Just Passing Through said:Actually a better indicator might be Funimation's Youtube streams, which do us the favour of counting the views. Check the page for the Fairy Tale streams. Again, these are streaming to the (much of the) world, not just the US, or the UK. They've been putting up two episodes a week every week. The most recent episodes have been up for three weeks, and they've only had around 12.000 and 14.000 views respectively. Worse, the episodes reach a plateau point after some time, and the majority of the earlier episodes peak at around 30,000 views.

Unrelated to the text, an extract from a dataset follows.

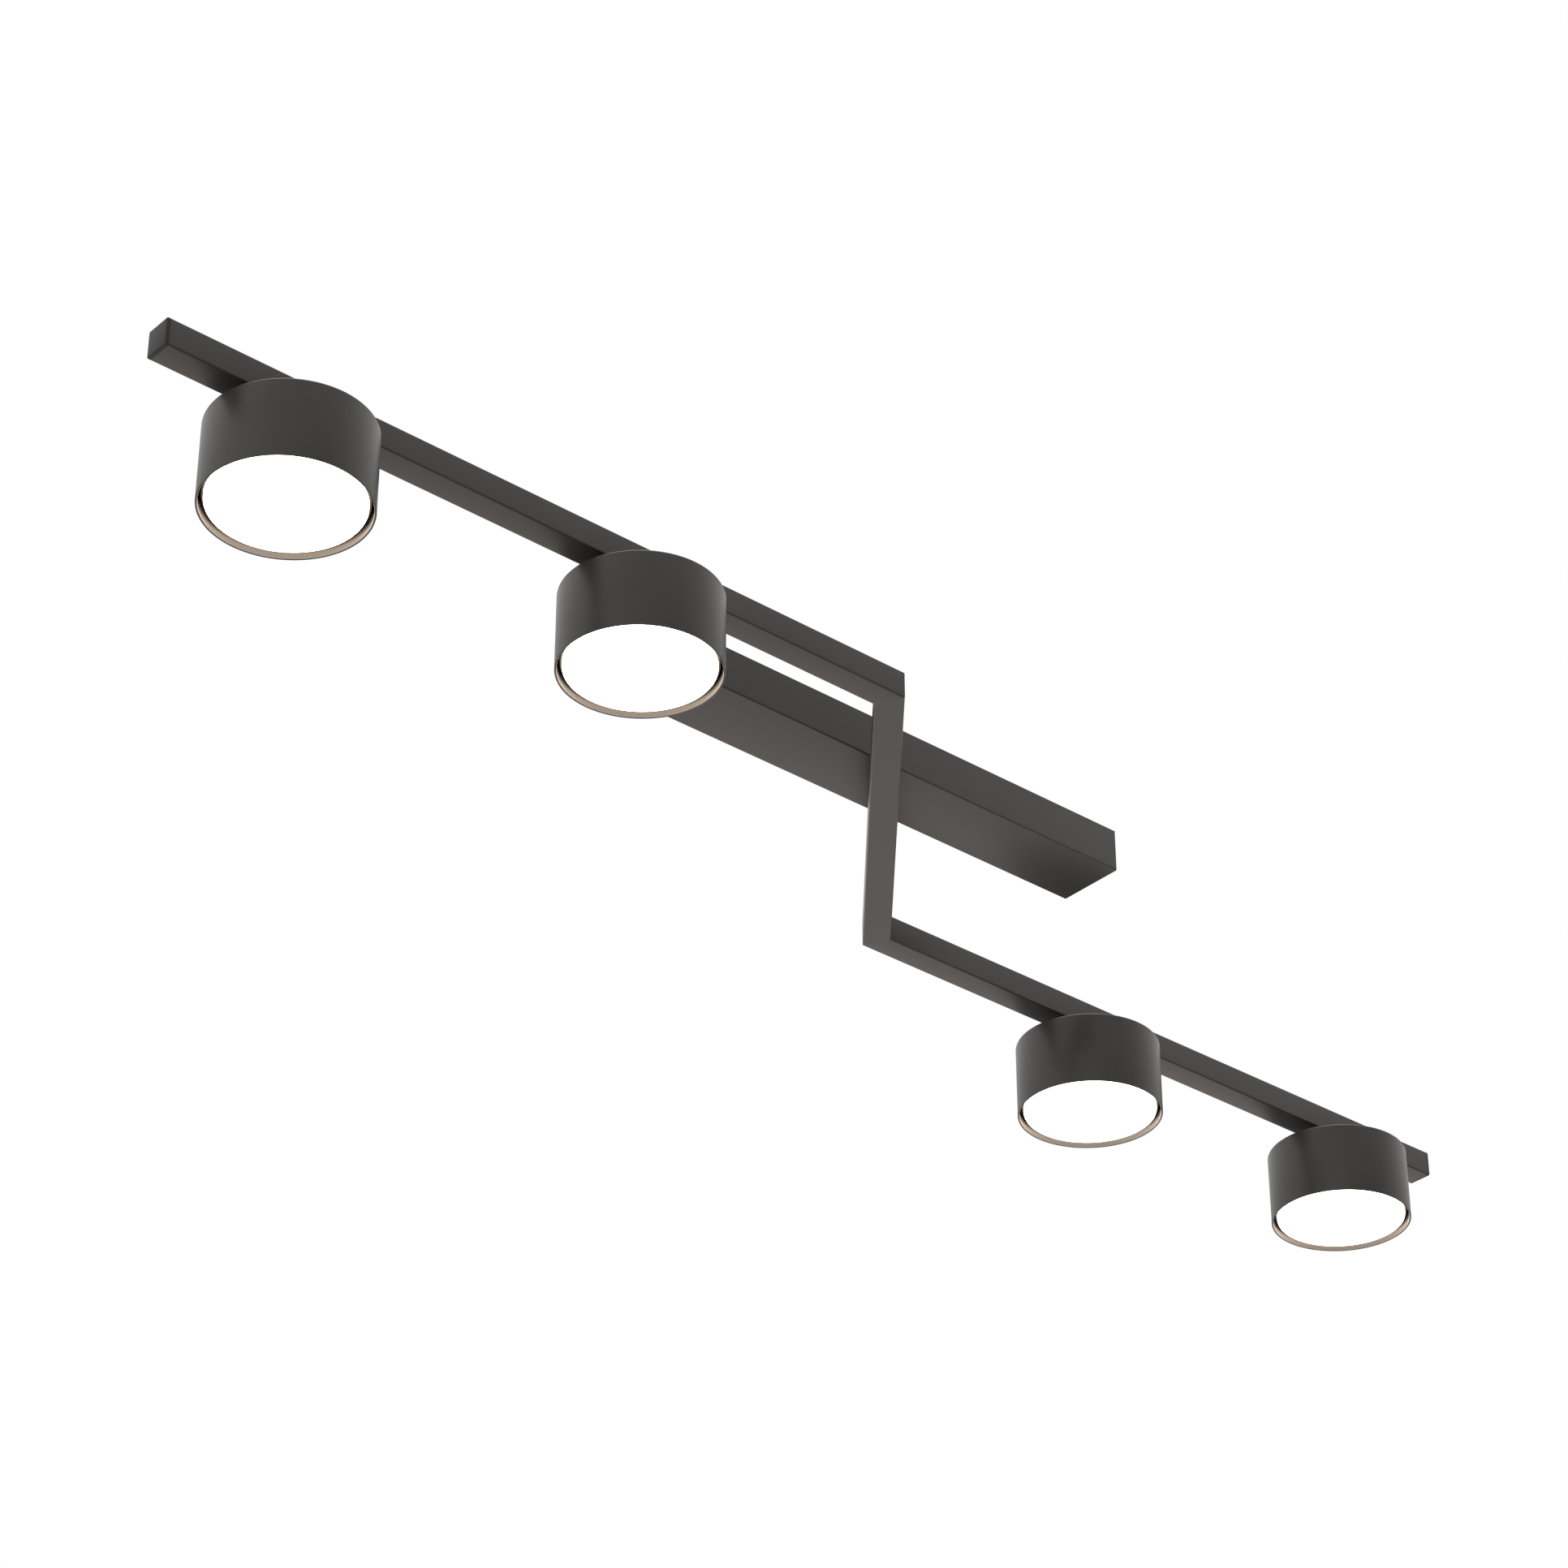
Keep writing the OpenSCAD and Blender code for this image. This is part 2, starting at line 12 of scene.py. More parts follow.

To make content free, they have to sell advertising on the strength of those numbers, thousands where companies would much rather reach millions. And Anime on Demand is a fraction of that.
It's why I feel that the anime industry as a whole, from all the way back at the start point, should be subsidising free streaming as a loss leader for eventual home media sales.
The numbers above highlight the problem and the bottom is indeed a solution - I think the question is how do you best make a loss leading exercise translate into sales of the physical product. As not everyone is as diligent (sadly) to go out and buy the physical product when it comes out if they liked a free stream of a whole series.
Cycling content may help towards that or specifically tying those fans into opportunities for exclusive merchandise maybe. There's definitely got to be an effective way to do it though.
Tl;dr - JPT gives an excellent example with Fairy Tail.